Earlier this month, Swiss bank regulators found that four Swiss banks had not done enough to identify dictators’ assets they held. Earlier this year, Britain’s Financial Services Authority investigation into London banks found that three quarters of them were not doing enough to verify the sources of some customers’ wealth.

These probes shed some light on a system that is failing to stop the flow of corrupt money, a problem that continues to have disastrous consequences for millions of people. Neither regulator, however, has named the banks that have fallen afoul of the rules, nor given any indication they will do so. They also fail to answer the fundamental question of what this money was doing in Swiss or British banks in the first place.

Let’s put this in context. Three entrenched, repressive and corrupt regimes fell this year largely because the people they ruled were fed up with epic levels of corruption.

That kind of corruption cannot happen without a bank. Dictators cannot steal millions of dollars from the state, nor accept massive bribes, if the money has to be kept under the bed.

Payments for natural resources like oil and gas do not arrive in dollar bills, they are paid by bank transfer; increasingly, bribes and rake-offs from commercial deals are too. Plus it’s safer to keep money out of the country — away from opponents, and accessible if you’re ousted from power.

As a result of the convulsions across the Middle East and North Africa, the Swiss were among the first to freeze Tunisian, Egyptian and Libyan assets, beating both the European Union and the United States (the latter only froze Libyan funds).

Following the freeze, Swiss banks identified 470 million Swiss francs ($511 million) in the accounts of Tunisian and Egyptian politicians and 360 million Swiss francs ($391 million) of Libyan assets.

In the banking industry, senior foreign officials, their family members and close associates are known as Politically Exposed Persons (PEPs). Banks are supposed to do extra checks to identify them and the deposits they make because of the possibility of corruption.

According to the Swiss Financial Market Supervisory Authority, FINMA, the four Swiss banks got it wrong in obvious ways. One accepted regular seven-figure payments into a PEP’s account without checking their origin; the banker who was the client adviser may have blocked attempts to investigate his client. Another bank had a PEP account in which there were “indications of illegal transactions,” and the bank failed to treat him as a PEP despite identifying him as related to a ruler — and the fact that another bank had kicked him out as too high-risk.

These banks must now face exposure and stiff fines, or the Swiss regulators’ probe will have failed to teach the necessary lessons.

Other European countries have also found assets linked to despots. Germany, for example, froze a $2.8 million account belonging to one of Muammar el-Qaddafi’s sons.
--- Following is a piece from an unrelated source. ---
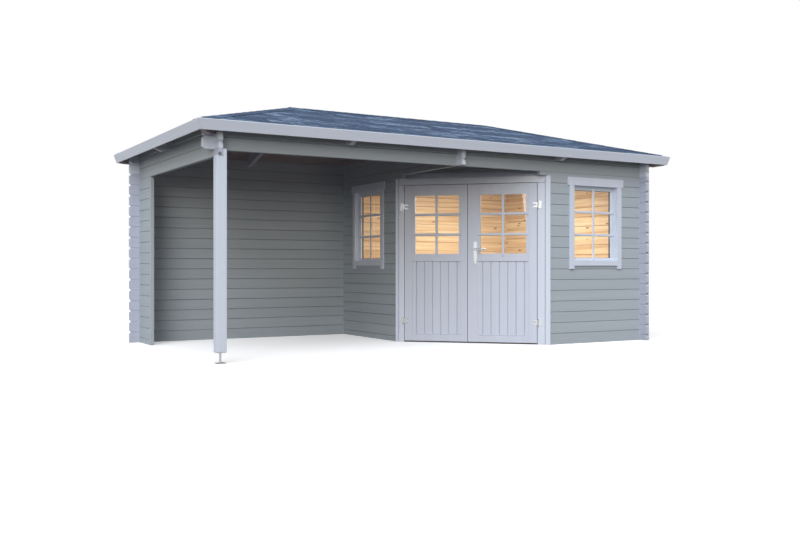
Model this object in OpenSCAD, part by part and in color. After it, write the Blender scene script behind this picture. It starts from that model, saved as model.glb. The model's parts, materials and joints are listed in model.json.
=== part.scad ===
// Garden cabin of interlocking logs with a covered terrace beside it.
// The cabin is the right half of the plan and has its front left corner cut
// off by a slanted door wall. One hipped roof covers the cabin and the terrace.
// Walls are drawn in plan from the left wall's outer face (x) and the front
// wall's outer face (y), and the whole model is centred on its plan at the end.

/* [Plan] */
// Width over the outer faces of the end walls
wall_w = 4990; // [4800:10:6000]
// Depth over the outer faces of the front and back walls
wall_d = 2520; // [2320:10:3050]
// Distance from the left wall's outer face to the cabin's left wall
terrace_w = 2477; // [2050:1:2680]
// Side of the square corner that the slanted door wall cuts off the cabin
corner_leg = 1195; // [1050:5:1300]
// Length of the short wall behind the terrace's open left side
return_l = 462; // [250:1:900]

/* [Logs] */
// Height of one log course
log_h = 114; // [90:1:140]
// Thickness of a log
log_t = 40; // [28:1:60]
// Number of courses below the eaves
courses = 18; // [17:1:20]
// Courses below the beam that spans the terrace front and the door corner
beam_course = 16; // [15:1:17]
// How far log ends stand out past a corner
log_end = 105; // [60:5:150]
// Depth of the V joint between two courses
joint_d = 5; // [2:0.5:8]
// Half height of the V joint on the wall face
joint_r = 5; // [2:0.5:8]
// How far the logs under the beams run on over the door frame's corners
log_lap = 145; // [60:1:180]
// How far the corners of a log's end are cut back
end_cut = 20; // [5:1:40]
// Height of the cut on the corner of a log's end
end_rise = 18; // [5:1:40]

/* [Roof] */
// Pitch of all four slopes in degrees
roof_pitch = 16.25; // [12:0.25:25]
// Plan distance from the wall's outer face to the fascia's top edge
overhang = 218; // [150:1:400]
// Height from the top course to the roof boards at the wall's outer face
eave_rise = 36; // [20:1:80]
// Thickness of the roof boards
board_t = 18; // [16:1:25]
// Thickness of the shingle covering
shingle_t = 6; // [3:1:12]
// Thickness of the strips that cap the ridge and the hips
cap_t = 4; // [2:1:8]
// Width of a cap strip on each side of its ridge or hip
cap_w = 110; // [60:5:160]
// Width of a rafter
rafter_w = 45; // [35:1:80]
// Depth of a rafter
rafter_h = 120; // [90:5:180]
// Length of the slanting cut under a rafter's tail
tail_cut = 55; // [20:5:90]
// Height of the fascia boards
fascia_h = 94; // [70:1:160]
// Thickness of the fascia boards
fascia_t = 20; // [14:1:30]

/* [Door] */
// Distance from the beam over the doorway down to the top of the leaves
door_drop = 112; // [112:1:200]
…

When will we find the political will to stop dictators operating out of sight of their own citizens and finally deny safe haven to dirty money and dictators’ loot across Europe?

A first step would be for governments and regulators to follow the British and Swiss example and take a hard look at what their banks were doing when they took this money. But they must all go further. The second step must be for governments and regulators to make it unacceptable for banks to take this money in the first place.

Anthea Lawson is the head of the banks and corruption campaign at Global Witness.